*Directions*: All the data should come back exactly as it was given.

*Entries supplied*:
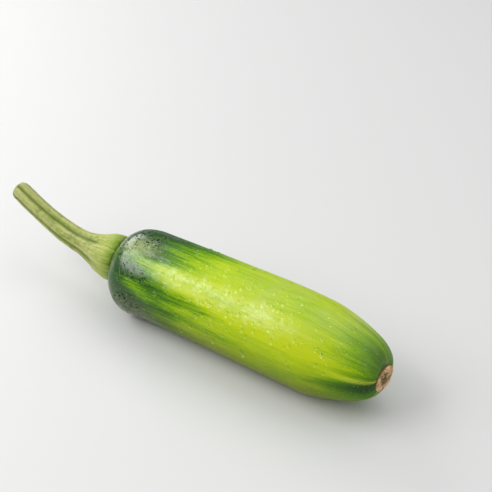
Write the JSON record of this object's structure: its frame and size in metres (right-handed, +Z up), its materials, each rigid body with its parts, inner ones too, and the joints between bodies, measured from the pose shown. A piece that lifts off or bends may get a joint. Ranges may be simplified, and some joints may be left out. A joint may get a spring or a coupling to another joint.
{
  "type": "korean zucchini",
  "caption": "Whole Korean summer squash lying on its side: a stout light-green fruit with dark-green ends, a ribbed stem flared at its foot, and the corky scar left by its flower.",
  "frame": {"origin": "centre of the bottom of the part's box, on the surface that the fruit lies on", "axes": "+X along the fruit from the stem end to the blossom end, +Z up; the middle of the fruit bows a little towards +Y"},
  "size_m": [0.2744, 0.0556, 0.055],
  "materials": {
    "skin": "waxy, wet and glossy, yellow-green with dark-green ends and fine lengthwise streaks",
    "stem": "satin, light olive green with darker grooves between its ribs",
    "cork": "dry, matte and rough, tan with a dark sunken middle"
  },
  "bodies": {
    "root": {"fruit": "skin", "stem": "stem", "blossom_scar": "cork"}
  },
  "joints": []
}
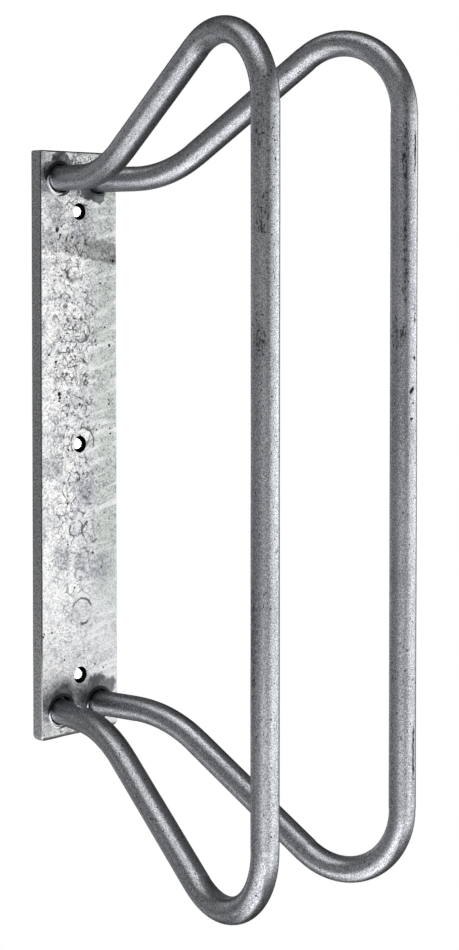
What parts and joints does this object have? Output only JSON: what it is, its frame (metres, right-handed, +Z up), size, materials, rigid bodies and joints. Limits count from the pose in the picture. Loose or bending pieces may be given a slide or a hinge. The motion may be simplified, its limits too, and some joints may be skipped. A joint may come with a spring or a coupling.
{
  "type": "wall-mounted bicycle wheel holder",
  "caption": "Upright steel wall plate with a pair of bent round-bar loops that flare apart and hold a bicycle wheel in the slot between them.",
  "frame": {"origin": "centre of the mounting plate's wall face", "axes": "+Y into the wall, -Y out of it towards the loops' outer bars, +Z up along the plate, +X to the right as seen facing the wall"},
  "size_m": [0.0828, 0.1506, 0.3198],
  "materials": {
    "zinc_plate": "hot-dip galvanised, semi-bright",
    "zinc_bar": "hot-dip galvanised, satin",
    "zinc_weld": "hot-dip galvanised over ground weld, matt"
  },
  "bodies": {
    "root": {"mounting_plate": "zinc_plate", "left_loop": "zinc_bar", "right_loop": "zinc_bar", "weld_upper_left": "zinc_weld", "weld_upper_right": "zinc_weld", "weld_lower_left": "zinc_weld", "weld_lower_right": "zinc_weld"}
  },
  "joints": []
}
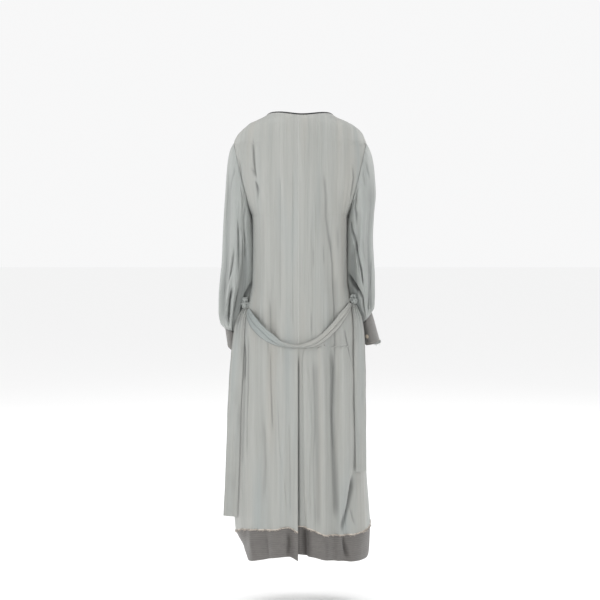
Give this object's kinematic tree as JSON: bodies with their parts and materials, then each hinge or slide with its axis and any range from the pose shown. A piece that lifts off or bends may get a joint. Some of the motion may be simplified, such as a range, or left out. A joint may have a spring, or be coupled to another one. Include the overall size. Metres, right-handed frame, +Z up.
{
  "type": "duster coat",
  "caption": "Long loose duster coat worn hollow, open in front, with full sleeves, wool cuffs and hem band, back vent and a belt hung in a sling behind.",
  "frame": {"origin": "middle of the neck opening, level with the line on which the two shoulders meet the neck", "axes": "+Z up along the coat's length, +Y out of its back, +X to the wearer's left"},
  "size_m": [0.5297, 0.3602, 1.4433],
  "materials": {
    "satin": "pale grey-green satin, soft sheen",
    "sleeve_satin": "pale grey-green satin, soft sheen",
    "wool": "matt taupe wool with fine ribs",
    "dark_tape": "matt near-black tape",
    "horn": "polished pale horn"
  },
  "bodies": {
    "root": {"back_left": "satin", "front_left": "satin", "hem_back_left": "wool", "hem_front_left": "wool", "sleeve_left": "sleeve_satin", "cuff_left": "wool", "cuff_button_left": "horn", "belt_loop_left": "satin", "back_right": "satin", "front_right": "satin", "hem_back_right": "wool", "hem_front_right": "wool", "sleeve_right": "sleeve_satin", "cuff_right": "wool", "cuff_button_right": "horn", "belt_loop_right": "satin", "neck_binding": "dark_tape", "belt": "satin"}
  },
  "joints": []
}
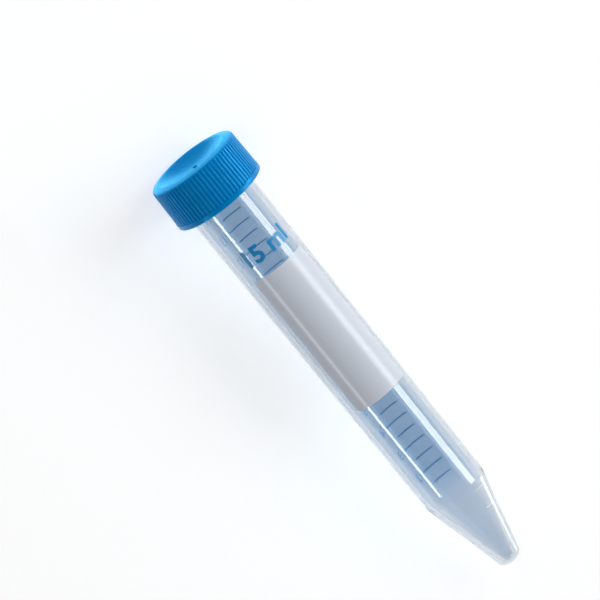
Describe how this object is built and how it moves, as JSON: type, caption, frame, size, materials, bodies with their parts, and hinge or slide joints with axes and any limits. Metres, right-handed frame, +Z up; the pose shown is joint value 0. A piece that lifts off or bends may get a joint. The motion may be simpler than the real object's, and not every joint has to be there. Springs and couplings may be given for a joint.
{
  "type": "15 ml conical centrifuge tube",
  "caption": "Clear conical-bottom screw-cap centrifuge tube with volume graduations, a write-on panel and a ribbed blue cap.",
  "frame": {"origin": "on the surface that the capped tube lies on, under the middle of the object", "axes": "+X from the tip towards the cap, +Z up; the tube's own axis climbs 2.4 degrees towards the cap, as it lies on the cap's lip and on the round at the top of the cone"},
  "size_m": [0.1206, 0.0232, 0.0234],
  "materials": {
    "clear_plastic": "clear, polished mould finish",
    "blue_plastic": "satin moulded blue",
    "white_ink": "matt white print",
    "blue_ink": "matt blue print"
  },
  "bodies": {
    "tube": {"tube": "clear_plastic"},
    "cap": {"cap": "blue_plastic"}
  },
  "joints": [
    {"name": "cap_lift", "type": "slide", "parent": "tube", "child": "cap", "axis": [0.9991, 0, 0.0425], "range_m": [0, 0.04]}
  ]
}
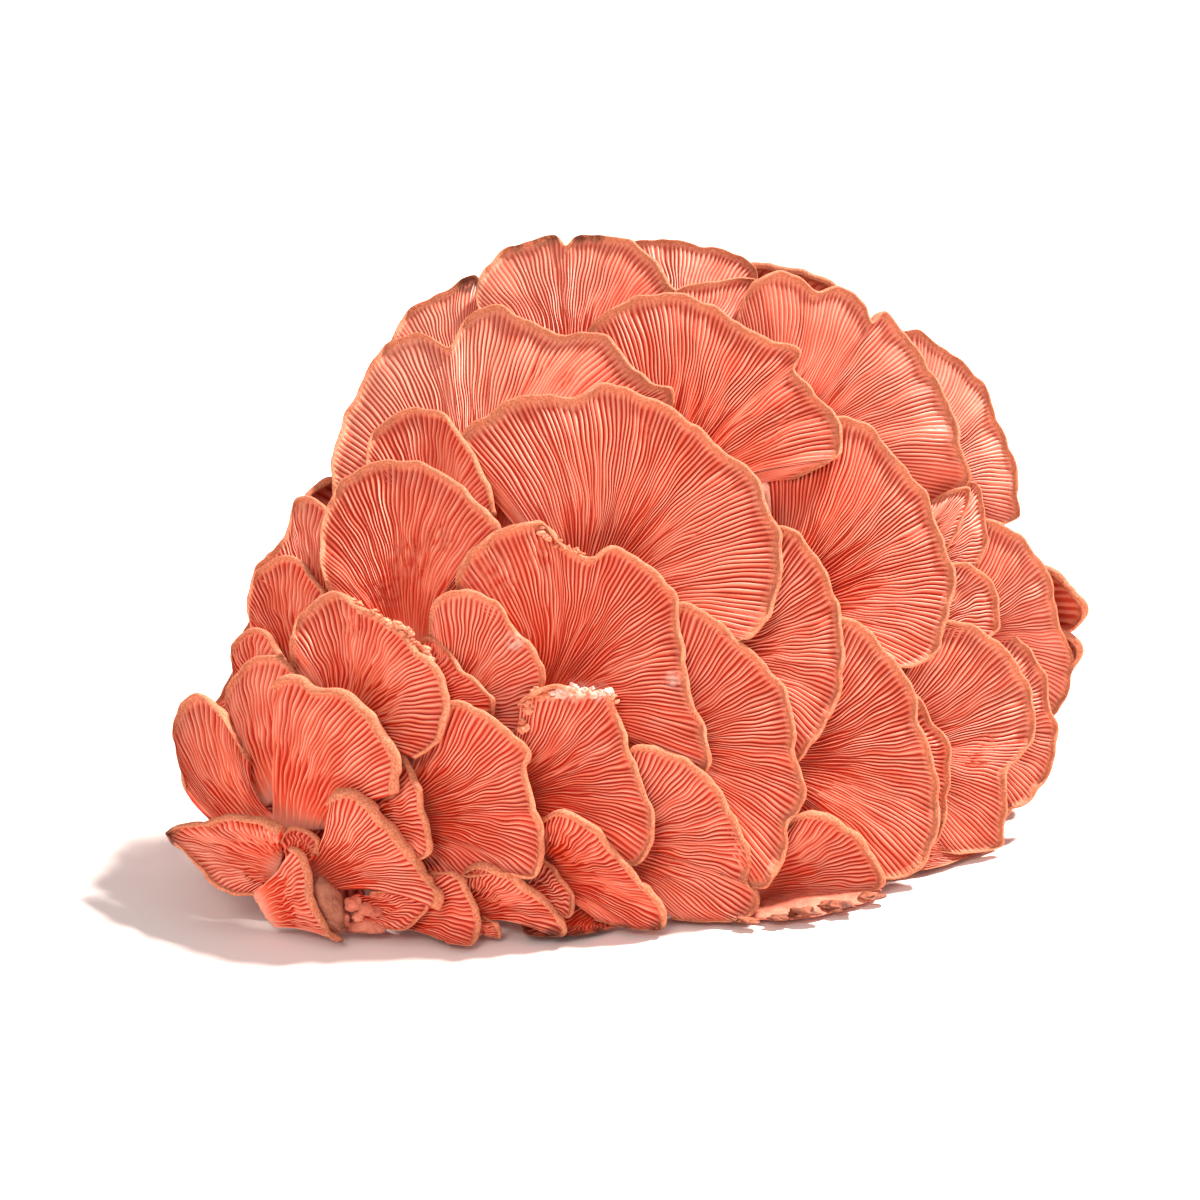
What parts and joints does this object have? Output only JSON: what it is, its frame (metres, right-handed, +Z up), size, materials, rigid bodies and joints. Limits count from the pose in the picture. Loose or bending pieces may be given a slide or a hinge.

*Answer to the task*:
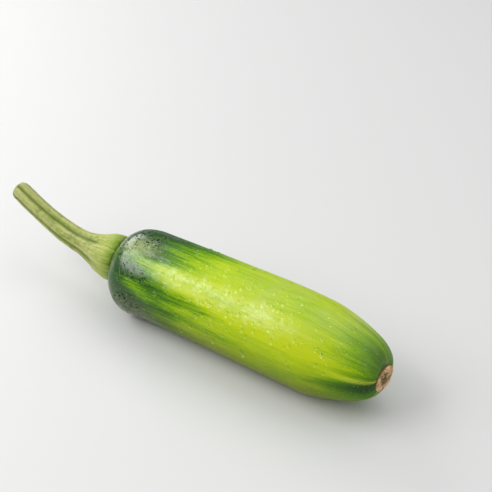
Write the JSON record of this object's structure: its frame and size in metres (right-handed, +Z up), its materials, each rigid body with its parts, inner ones too, and the joints between bodies, measured from the pose shown. A piece that lifts off or bends may get a joint. Ranges may be simplified, and some joints may be left out. A joint may get a spring or a coupling to another joint.
{
  "type": "korean zucchini",
  "caption": "Whole Korean summer squash lying on its side: a stout light-green fruit with dark-green ends, a ribbed stem flared at its foot, and the corky scar left by its flower.",
  "frame": {"origin": "centre of the bottom of the part's box, on the surface that the fruit lies on", "axes": "+X along the fruit from the stem end to the blossom end, +Z up; the middle of the fruit bows a little towards +Y"},
  "size_m": [0.2744, 0.0556, 0.055],
  "materials": {
    "skin": "waxy, wet and glossy, yellow-green with dark-green ends and fine lengthwise streaks",
    "stem": "satin, light olive green with darker grooves between its ribs",
    "cork": "dry, matte and rough, tan with a dark sunken middle"
  },
  "bodies": {
    "root": {"fruit": "skin", "stem": "stem", "blossom_scar": "cork"}
  },
  "joints": []
}
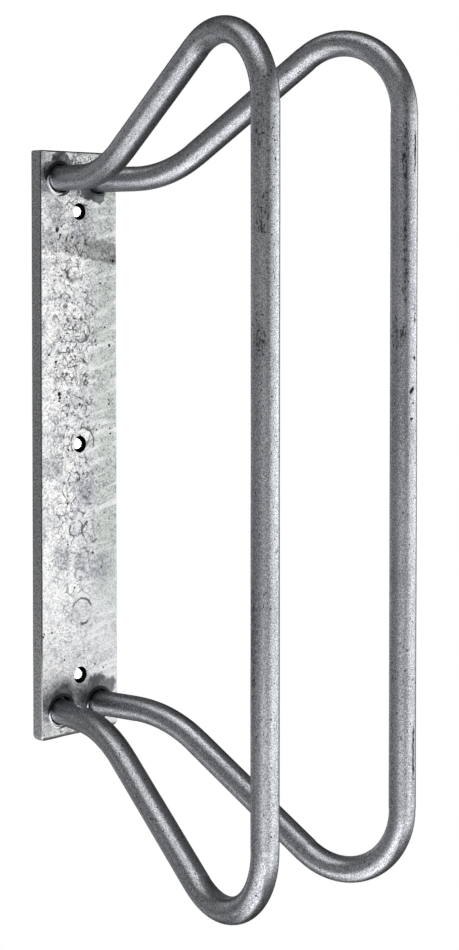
What parts and joints does this object have? Output only JSON: what it is, its frame (metres, right-handed, +Z up), size, materials, rigid bodies and joints. Limits count from the pose in the picture. Loose or bending pieces may be given a slide or a hinge. The motion may be simplified, its limits too, and some joints may be skipped. A joint may come with a spring or a coupling.
{
  "type": "wall-mounted bicycle wheel holder",
  "caption": "Upright steel wall plate with a pair of bent round-bar loops that flare apart and hold a bicycle wheel in the slot between them.",
  "frame": {"origin": "centre of the mounting plate's wall face", "axes": "+Y into the wall, -Y out of it towards the loops' outer bars, +Z up along the plate, +X to the right as seen facing the wall"},
  "size_m": [0.0828, 0.1506, 0.3198],
  "materials": {
    "zinc_plate": "hot-dip galvanised, semi-bright",
    "zinc_bar": "hot-dip galvanised, satin",
    "zinc_weld": "hot-dip galvanised over ground weld, matt"
  },
  "bodies": {
    "root": {"mounting_plate": "zinc_plate", "left_loop": "zinc_bar", "right_loop": "zinc_bar", "weld_upper_left": "zinc_weld", "weld_upper_right": "zinc_weld", "weld_lower_left": "zinc_weld", "weld_lower_right": "zinc_weld"}
  },
  "joints": []
}
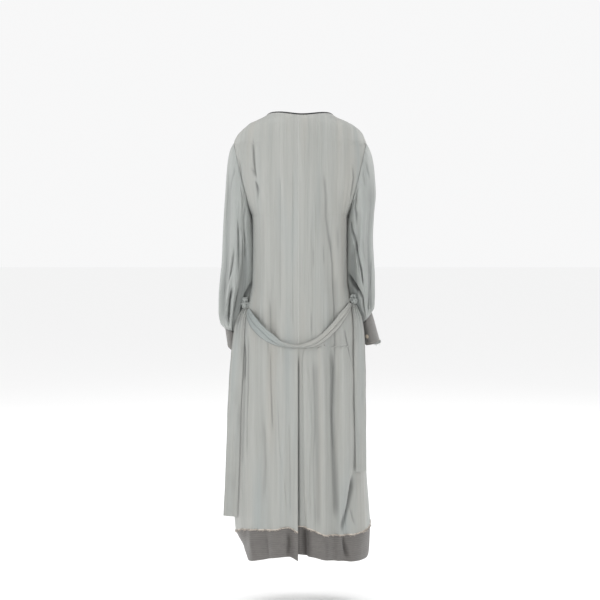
Give this object's kinematic tree as JSON: bodies with their parts and materials, then each hinge or slide with its axis and any range from the pose shown. A piece that lifts off or bends may get a joint. Some of the motion may be simplified, such as a range, or left out. A joint may have a spring, or be coupled to another one. Include the overall size. Metres, right-handed frame, +Z up.
{
  "type": "duster coat",
  "caption": "Long loose duster coat worn hollow, open in front, with full sleeves, wool cuffs and hem band, back vent and a belt hung in a sling behind.",
  "frame": {"origin": "middle of the neck opening, level with the line on which the two shoulders meet the neck", "axes": "+Z up along the coat's length, +Y out of its back, +X to the wearer's left"},
  "size_m": [0.5297, 0.3602, 1.4433],
  "materials": {
    "satin": "pale grey-green satin, soft sheen",
    "sleeve_satin": "pale grey-green satin, soft sheen",
    "wool": "matt taupe wool with fine ribs",
    "dark_tape": "matt near-black tape",
    "horn": "polished pale horn"
  },
  "bodies": {
    "root": {"back_left": "satin", "front_left": "satin", "hem_back_left": "wool", "hem_front_left": "wool", "sleeve_left": "sleeve_satin", "cuff_left": "wool", "cuff_button_left": "horn", "belt_loop_left": "satin", "back_right": "satin", "front_right": "satin", "hem_back_right": "wool", "hem_front_right": "wool", "sleeve_right": "sleeve_satin", "cuff_right": "wool", "cuff_button_right": "horn", "belt_loop_right": "satin", "neck_binding": "dark_tape", "belt": "satin"}
  },
  "joints": []
}
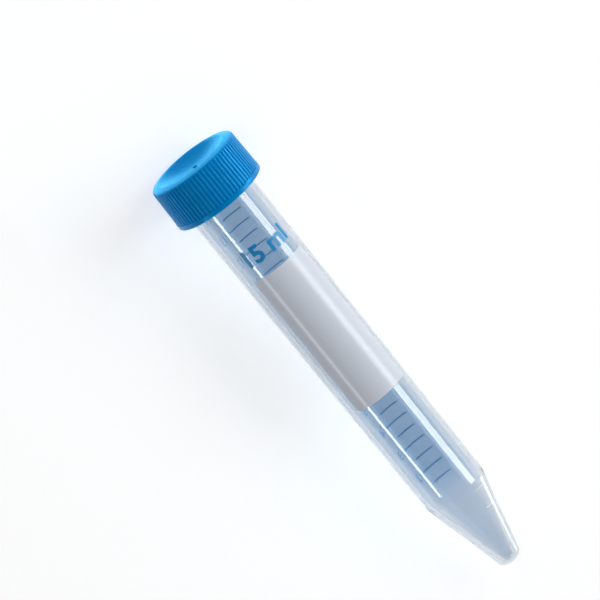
Describe how this object is built and how it moves, as JSON: type, caption, frame, size, materials, bodies with their parts, and hinge or slide joints with axes and any limits. Metres, right-handed frame, +Z up; the pose shown is joint value 0. A piece that lifts off or bends may get a joint. The motion may be simpler than the real object's, and not every joint has to be there. Springs and couplings may be given for a joint.
{
  "type": "15 ml conical centrifuge tube",
  "caption": "Clear conical-bottom screw-cap centrifuge tube with volume graduations, a write-on panel and a ribbed blue cap.",
  "frame": {"origin": "on the surface that the capped tube lies on, under the middle of the object", "axes": "+X from the tip towards the cap, +Z up; the tube's own axis climbs 2.4 degrees towards the cap, as it lies on the cap's lip and on the round at the top of the cone"},
  "size_m": [0.1206, 0.0232, 0.0234],
  "materials": {
    "clear_plastic": "clear, polished mould finish",
    "blue_plastic": "satin moulded blue",
    "white_ink": "matt white print",
    "blue_ink": "matt blue print"
  },
  "bodies": {
    "tube": {"tube": "clear_plastic"},
    "cap": {"cap": "blue_plastic"}
  },
  "joints": [
    {"name": "cap_lift", "type": "slide", "parent": "tube", "child": "cap", "axis": [0.9991, 0, 0.0425], "range_m": [0, 0.04]}
  ]
}
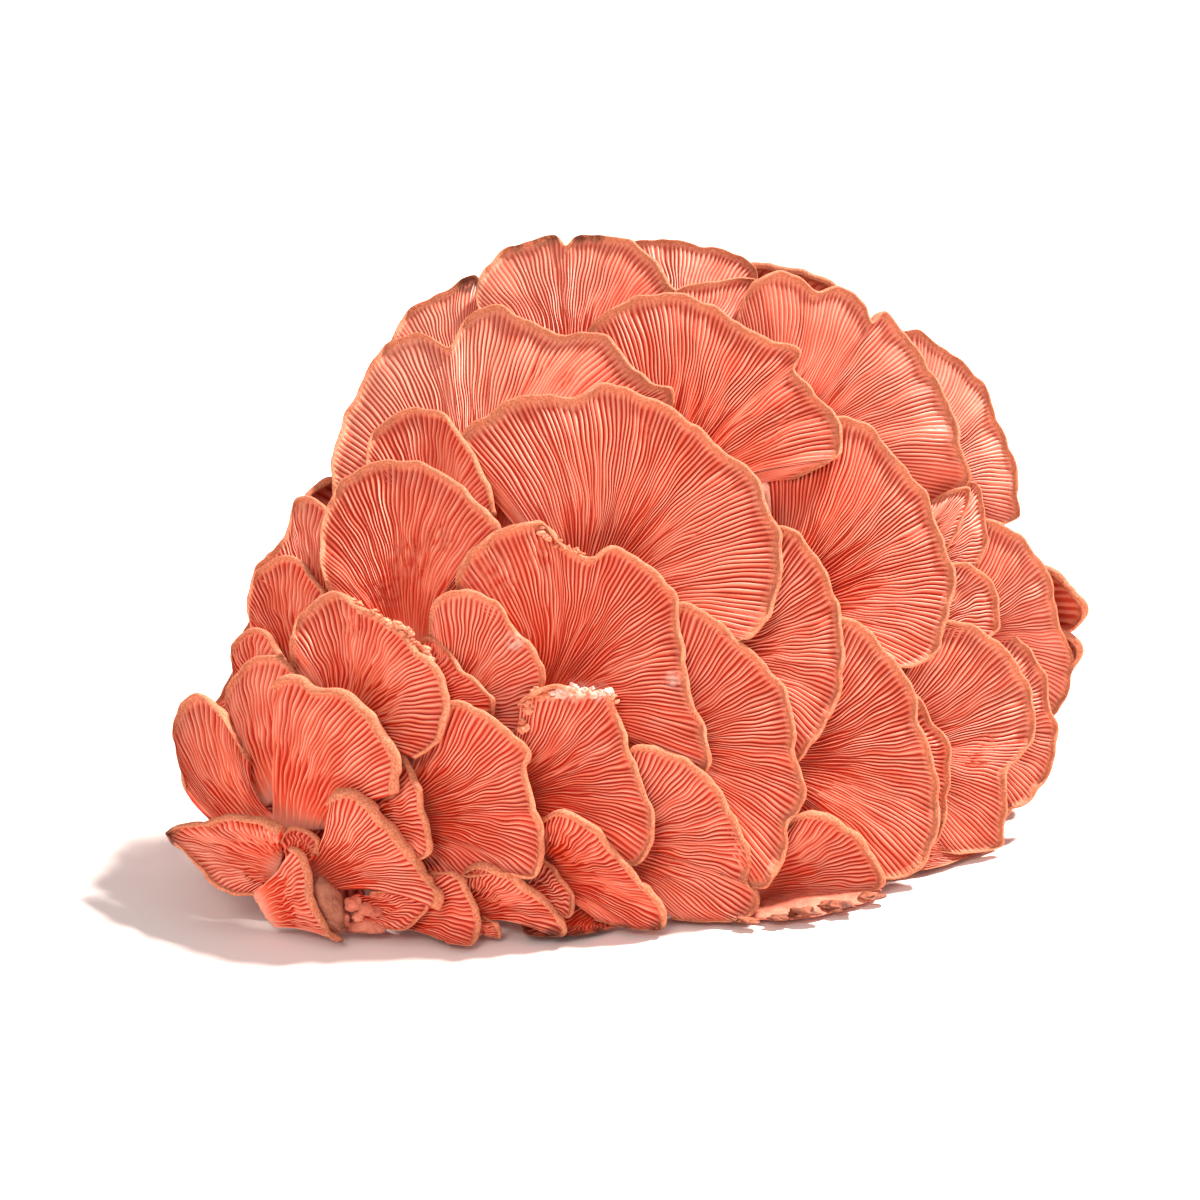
What parts and joints does this object have? Output only JSON: what it is, its frame (metres, right-handed, +Z up), size, materials, rigid bodies and joints. Limits count from the pose in the picture. Loose or bending pieces may be given a slide or a hinge.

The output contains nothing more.